Impressions: I absolutely loved Out of the Dust. It was powerful, heart-wrenching, and at times horrific. The accident that kills Billie Jo's mother is one that is shocking and terrible and sets up the rest of Billie Jo's life amidst a drought that affects her father's farm and the larger Dust Bowl of the Oklahoma plains.

Billie Jo is a character that felt real to me. She was strong and broken, young and old, courageous and afraid. The writing brings the speech of the time and location to life. It also helps the reader visually see the loneliness that Billie Jo feels. I found myself reading the book aloud, loving the writing that had me hurting for Billie Jo and her family.

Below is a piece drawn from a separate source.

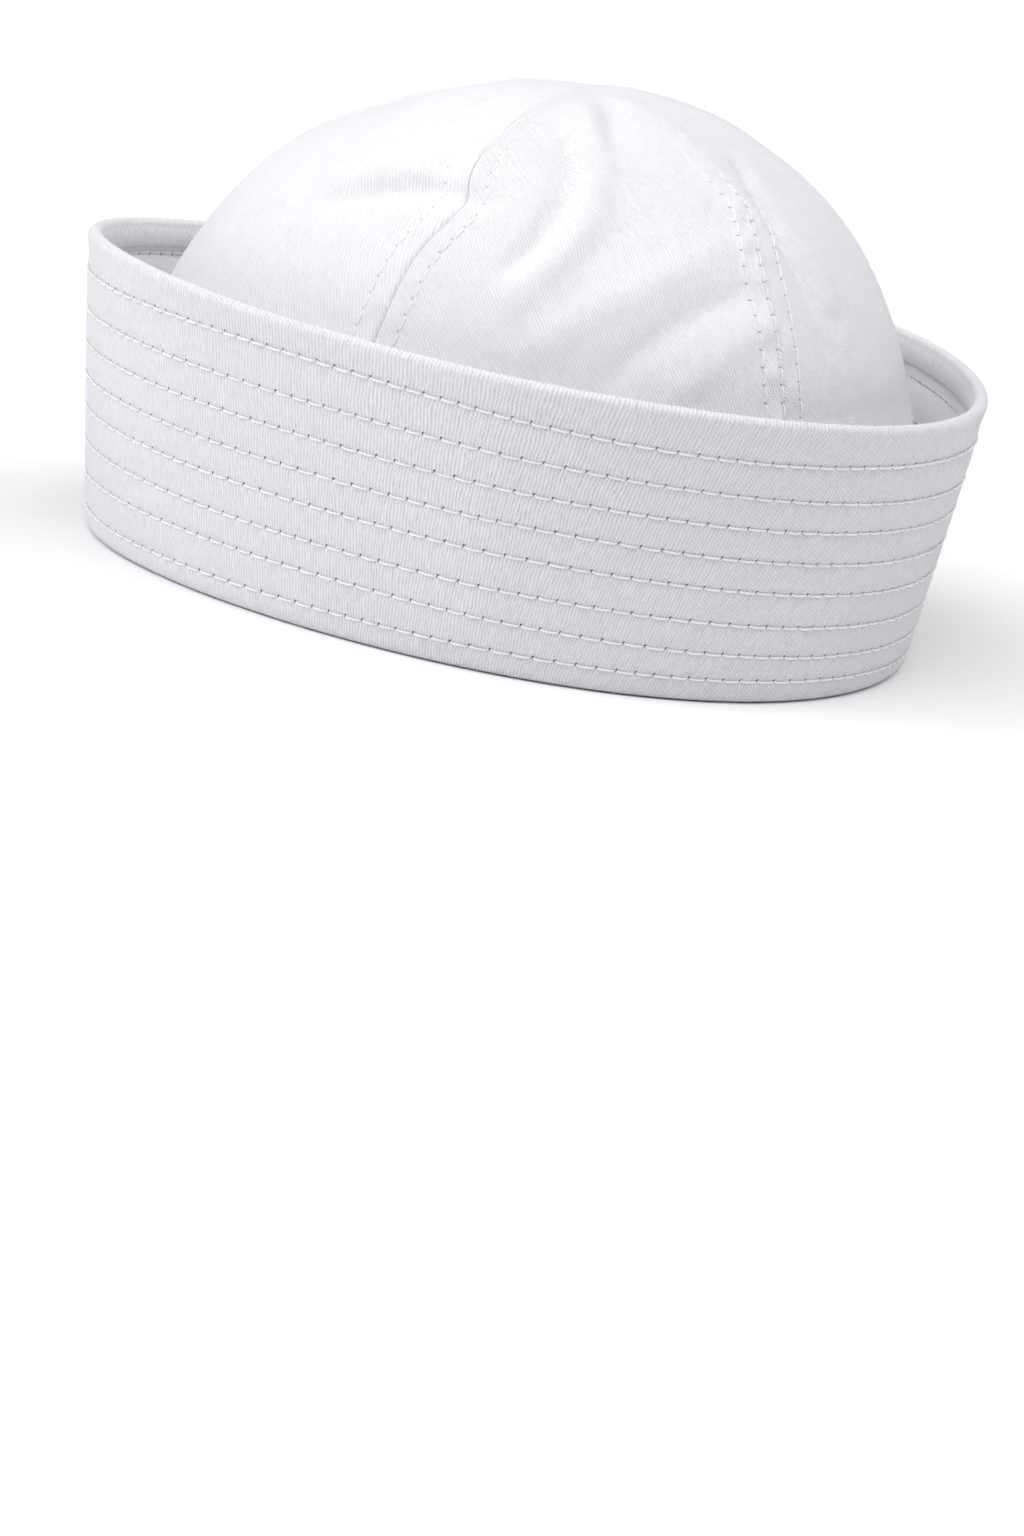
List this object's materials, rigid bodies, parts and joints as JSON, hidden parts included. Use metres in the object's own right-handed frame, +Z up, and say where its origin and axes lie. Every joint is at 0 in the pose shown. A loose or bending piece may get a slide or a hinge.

I also loved that it was a historical fiction book for children that was accurate and compelling. The Great Depression and Dust Bowl were vividly depicted in very few words, but it never felt as though Karen Hesse was teaching about the setting and time. It was the backdrop that played a large part in the characters' lives but didn't overtake the story.

It's a book that I'll be adding to my personal library as I'll want to read it again and share it with others.


Professional Review: 
This is the story of 14-year-old Billie Jo Kelby, who tells the hardships of living on her family's wheat farm in the Oklahoma Panhandle during the dust bowl years of the Depression. Billie Jo and her parents are barely making a living as the winds and dust continually destroys their wheat crop. One of the small pleasures in her life is when Billie Jo plays her beloved piano; however, a terrible accident deprives Billie Jo of this pleasure. While cooking breakfast one morning, Billie Jo's pregnant mother mistakes a bucket of kerosene for a bucket of water and catches on fire. Billie Jo wanting to help grabs the bucket and ends up splashing her mother with even more kerosene. Her mother and newborn brother die leaving behind Billie Jo, who has badly burned and scared hands, and her embittered father. No longer able to play her piano and growing ever more distant from her father, Billie Jo catches a train headed west, and realizes that there is no getting out of the dust of Oklahoma or her home. 
Written in free verse, Hesse exquisitely crafts a compelling and gut wrenching novel. The story is grim but the writing is so superb that Billie Jo comes to life with such tremendous courage, spirit, strength, and emotion. The book is organized like a diary with dated entries that span one year from the winter of 1934 to the winter of 1935. The choice of free verse is brilliant and enables the reader to experience both the pains and joys in meticulously worded poetic phrases. This book is a great choice for classrooms involved in journal-writing assignments and could easily be performed as readers' theater because of the almost lyric quality of the prose. It is excellent for discussion, and because Hess has the outstanding ability to weave historical facts into fiction, many of the poems could be used as powerful supplements to history lessons on the 1930's, the Depression or the Dust Bowl.
Ritch, K. G. (2005). [Review of the book Out of the dust by K. Hesse]. Books r4 teens. Retrieved February 15, 2015 from http://www.edb.utexas.edu/resources/booksR4teens/book_reviews/book_reviews.php?book_id=86.

Library Uses: Out of the Dust could be used in a couple of different formats. It could be used in a class or event about poetry, where it could be read aloud or listed as an example book. It could also be part of a class or event about the Dust Bowl and/or Great Depression.